0

I was trying to classify a dataset using the following strategy:

  • Leave one out cross validation
  • KNN to classify (count the number of errors) for each "fold"
  • Calculate final error
  • repeat for k=[1,2,3,4,5,7,10,12,15,20]

Here's the code, for the fisheriris dataset:

load fisheriris
cur=meas;true_label=species;

for norm=0:2
    feats=normalizamos(cur,norm); %this is just a function I use in my dataset
                                  for normalization. norm=0 equals no normalization
                                  norm=1 and norm=2 are two different normalizations

    c=cvpartition(size(feats,1),'leaveout');

    for k=[1,2,3,4,5,7,10,12,15,20]

        clear n_erros
        for i=1:c.NumTestSets
            tr=c.training(i);te=c.test(i);

            train_set=feats(tr,:);
            test_set=feats(te,:);

            train_class=true_label(tr);
            test_class=true_label(te);

            pred=knnclassify(test_set,train_set,train_class,k);
            n_erros(i)=sum(~strcmp(pred,test_class));
        end

        err_rate=sum(n_erros)/sum(c.TestSize)
    end
end

Since the results (for my dataset) showed strange incoherent values, I decided to write my own version of LOO, as follows:

for i=1:size(cur,1)     

    test_set=feats(i,:);
    test_class=true_label(i);

    if i==1
        train_set=feats(i+1:end,:);
        train_class=true_label(i+1:end);
    else
        train_set=[feats(1:i-1,:);feats(i+1:end,:)];
        train_class=[true_label(1:i-1);true_label(i+1:end)];
    end

    pred=knnclassify(test_set,train_set,train_class,k);
    n_erros(i)=sum(~strcmp(pred,test_class));
end

Assuming my version of the code is well written, I was hoping for the same, or at least similar results.

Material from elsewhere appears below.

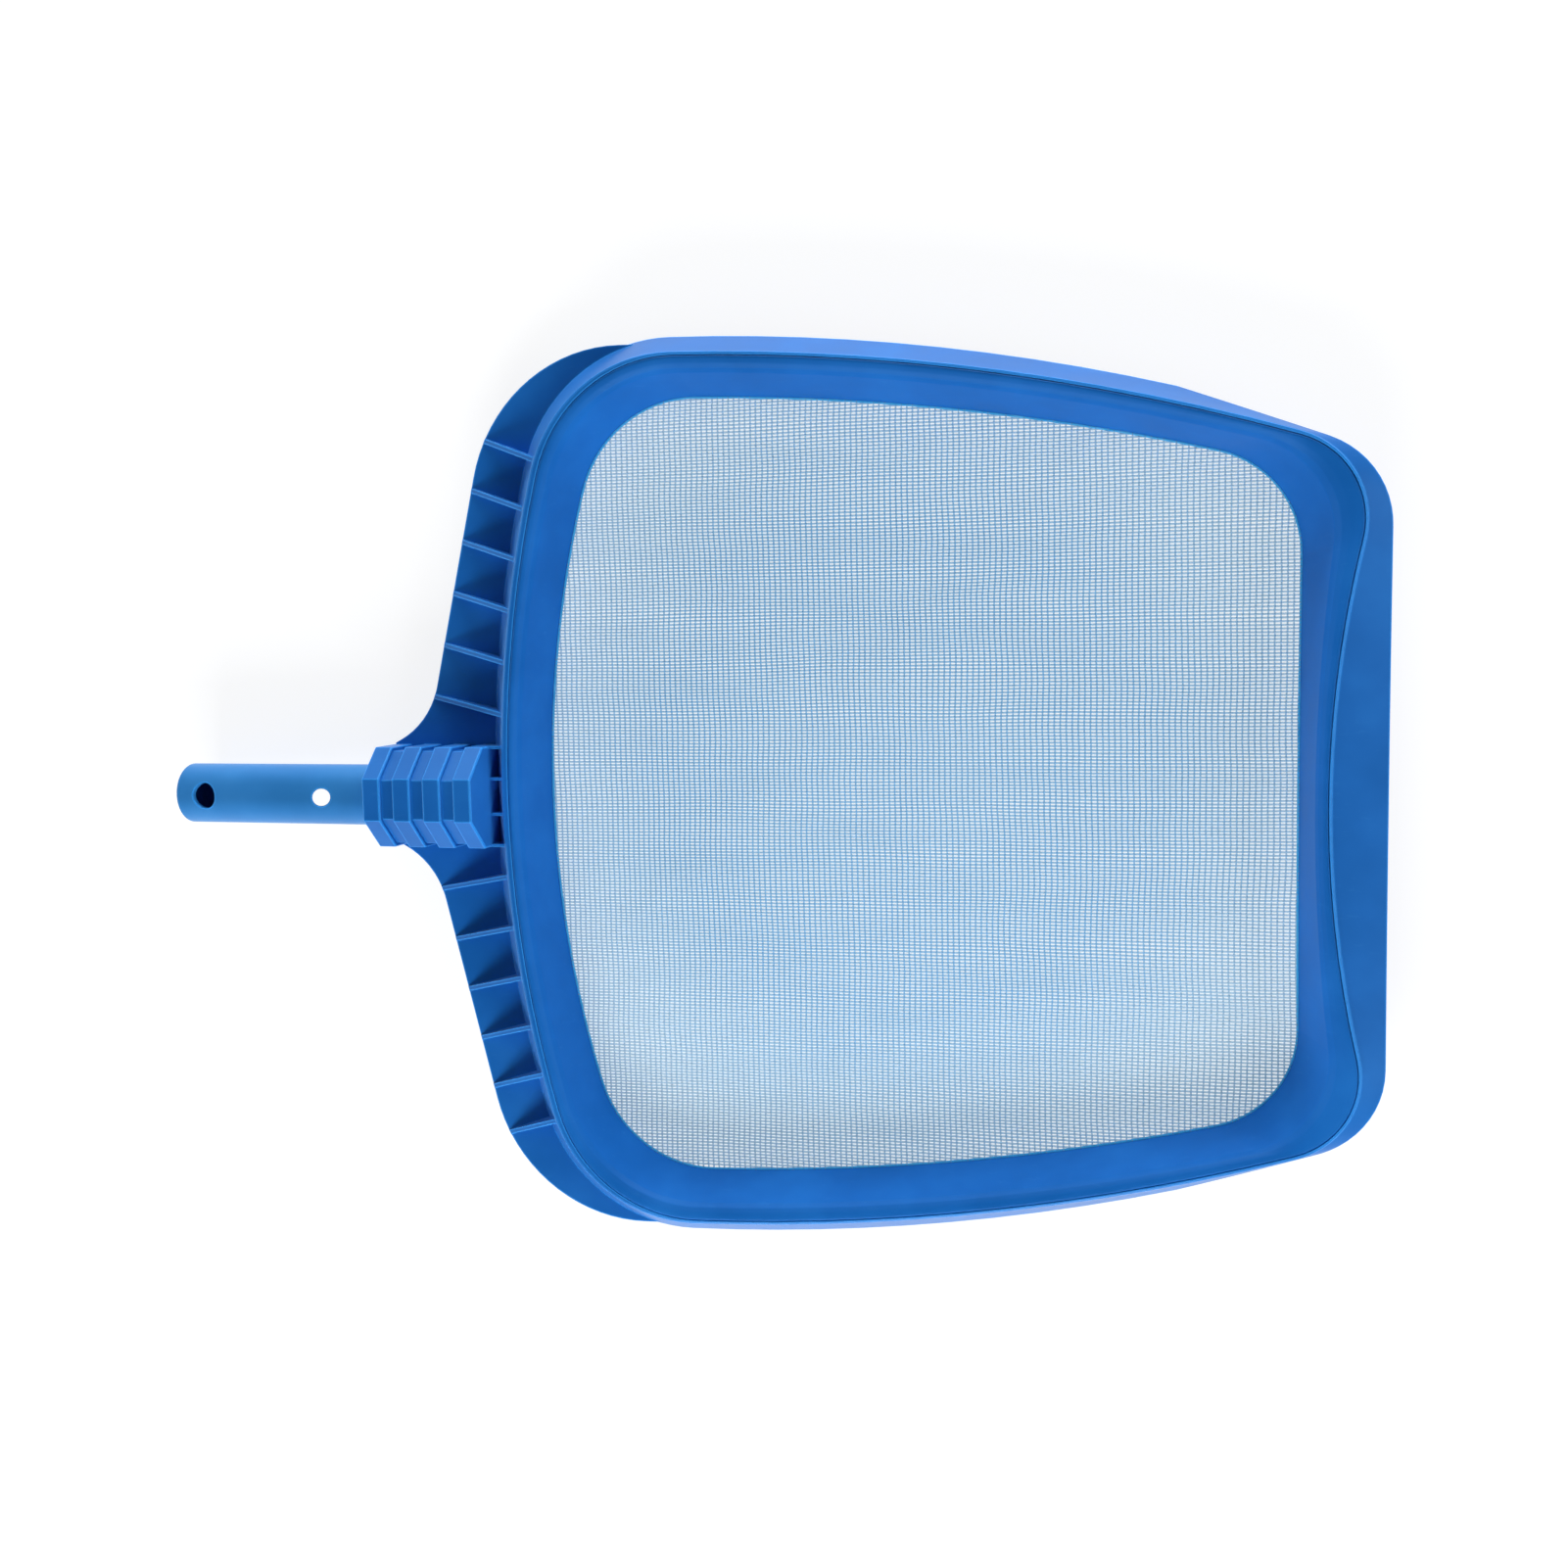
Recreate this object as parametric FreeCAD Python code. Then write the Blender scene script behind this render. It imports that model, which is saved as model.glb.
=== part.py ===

Here are both outcomes:

Results

Any idea why the results are so different? What version should I use? Now I'm thinking to rewrite the other tests I did (for 3-fold, 5-fold, etc...) just to be sure.

Thank you all

  • Matlabs functions are pretty solid. I don't know enough of the topic to judge, but if you say that the results by matlabs method contradict your own, there are 2 likely suspects. First, a mistake in your own method. Second, a mistake in how you use the matlab method. ---- In order to assist you it would help if you could strip the code to the bare minimum (of what you require to demonstrate the problem) and include some sample input for which the problem occurs. – Dennis Jaheruddin Oct 08 '14 at 12:35
  • In MATLAB case, it randomly takes one sample as test set and all the other ones as train set, and repeats the process until all samples are used as test sets. In MY case the only difference is that the test set is selected orderly and not randomly, but all the samples are also used and the result is the mean of all tests, so the outcome should be the same... the problem isn't in my dataset, because the results I showed are for fisheriris. I just perceived the incoherence because the results for my DataSet didn't make sense in the problem's context – Pedro Álvaro Chagas Oct 08 '14 at 12:46
  • 1
    Have you tried multiplying your results by 4? Just kidding, (but not really). Is there any scaling somewhere that could lead to all values being off by a factor of 4? – Stewie Griffin Oct 08 '14 at 12:49
  • I didn't realize fisheriris was included in matlab by default, my mistake. However, I guess that due to the observation of @RobertP. It should not be very hard to figure out where the difference comes from. – Dennis Jaheruddin Oct 08 '14 at 13:02
  • Ahah, you were actually right, 4 is the number of features of fisheriris. In my dataset results always appear scaled by the number of features so the problem is just a mere case of division in the end, when calculating the error! Thank you all, and sorry for this silly question! – Pedro Álvaro Chagas Oct 08 '14 at 13:31

0 Answers0